Another argument presented by the respondent, was that the property in dispute, forming the subject matter of the will made in 1914, does not fall within the category of “ancestral property”. They relied on several court decisions to support their claim that only those properties that are inherited from fathers or other male relations in the paternal line, can be deemed to be ancestral, as provided under the original Mitakshara text. The cases referred to were Karuppai Nachiar vs. Sankarnaryanan Chetty (1903), Bishwmath Prasad Sahu vs. Ganjadhar Prasad (1917) and Raja Chelikani Venkayyamma Garu vs. Raja Chelikani Venkataramanayyamma (1902). Therefore, since the property in question was the property that Ganesh Prasad received from his maternal grandfather, it cannot be treated as ancestral property. Consequently, he had full capacity to dispose of such property by way of a will in favor of his heirs.

Judgement of the case

The Privy Council held that the trial conducted on the additional cause of action, was legal and the High Court was right in allowing the amendment of the plaint, introducing a new cause of action. It was further held that since the property that was inherited by Ganesh Prasad was from his maternal grandfather, such property cannot be treated as ancestral property. Ancestral property is a property in which a son receives an interest by birth, along with his father, and only those properties that are inherited from fathers or other male relations in the paternal line can be deemed to be ancestral, as provided under the original Mitakshara text.
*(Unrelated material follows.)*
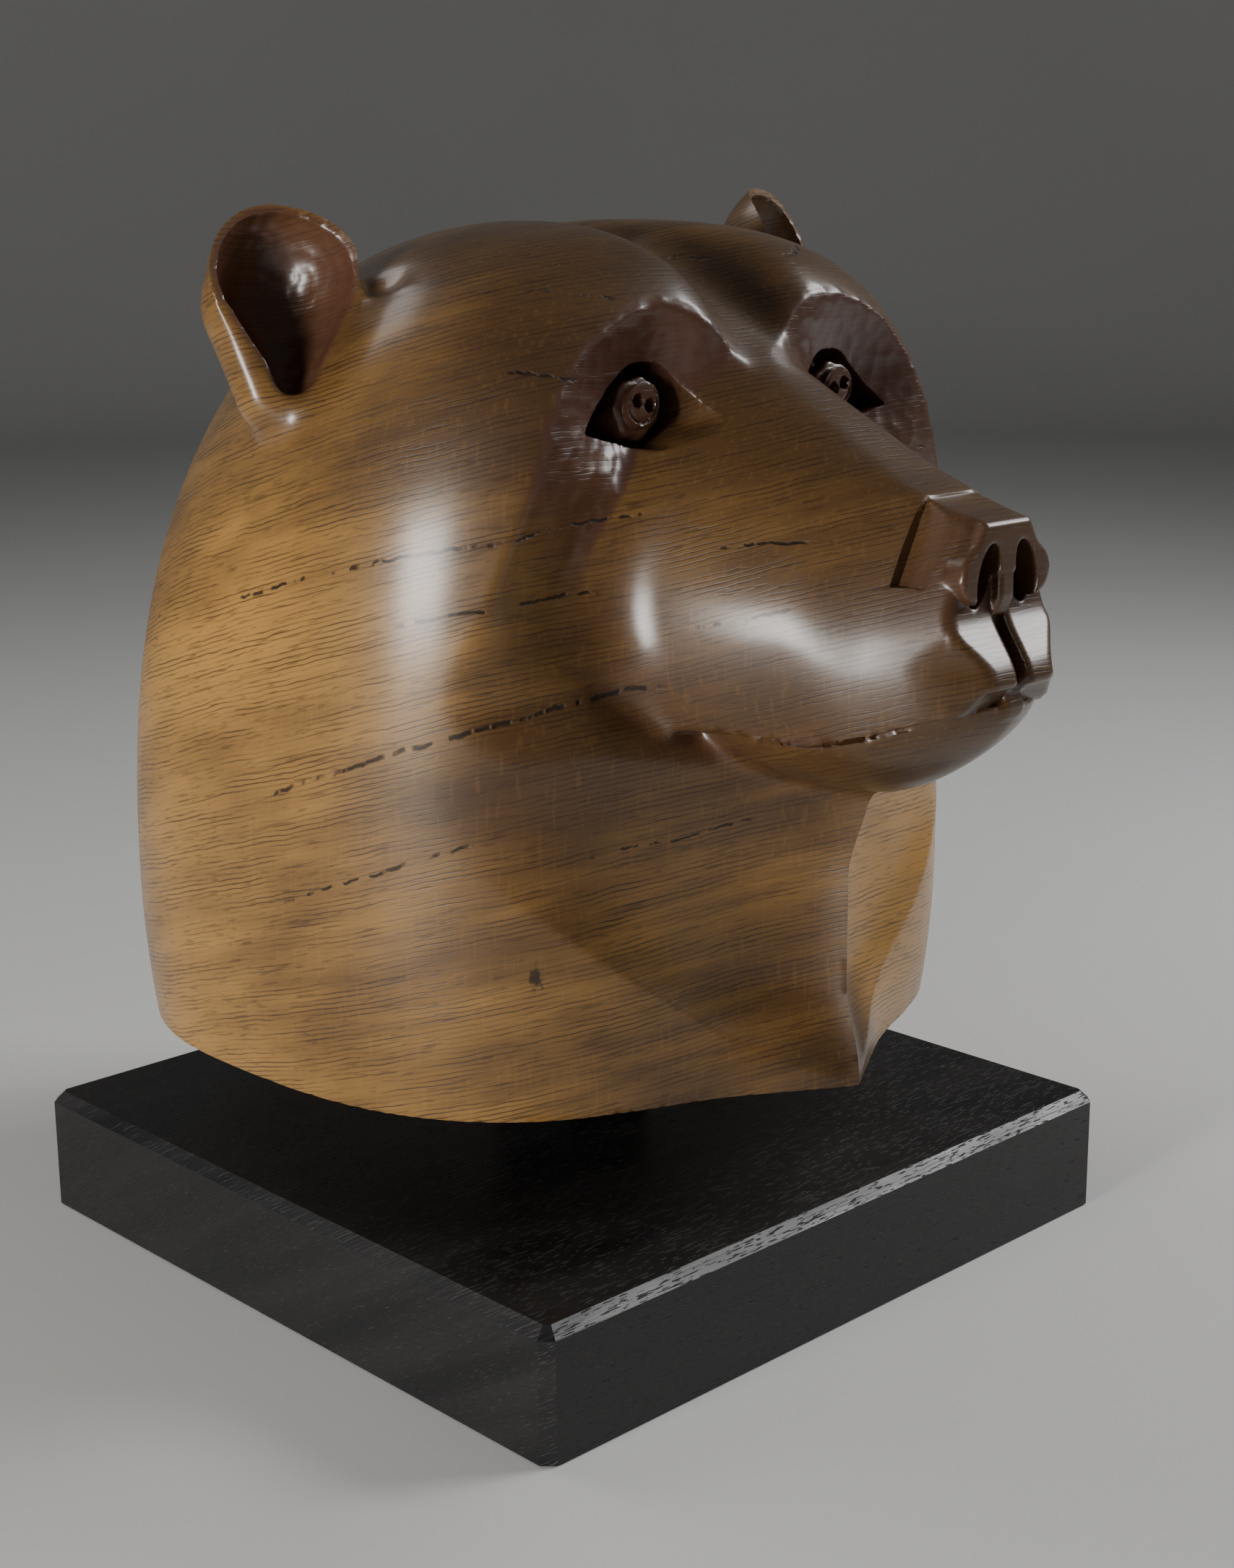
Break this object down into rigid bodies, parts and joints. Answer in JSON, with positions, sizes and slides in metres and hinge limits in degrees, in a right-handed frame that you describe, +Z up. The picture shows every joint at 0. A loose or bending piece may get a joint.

Therefore, it cannot be held that Ganesh Prasad had no authority to dispose of the property. The will, which he prepared in favor of his daughter-in-law, Giri Bala, cannot be questioned by his son or any other person. When her husband died, the terms of his last will and testament came into force and vested in her all the ownership rights with respect to the village of Kalinjar Tirhati and the entire property. The sale of that village, in the execution proceedings against her husband, had no impact on her title. For these reasons, their Lordships confirmed the decision of the High Court and dismissed this appeal with costs. In order to understand the decision passed in this case, it is pertinent to look into an elaborate issue-wise judgement delivered by the Privy Council. 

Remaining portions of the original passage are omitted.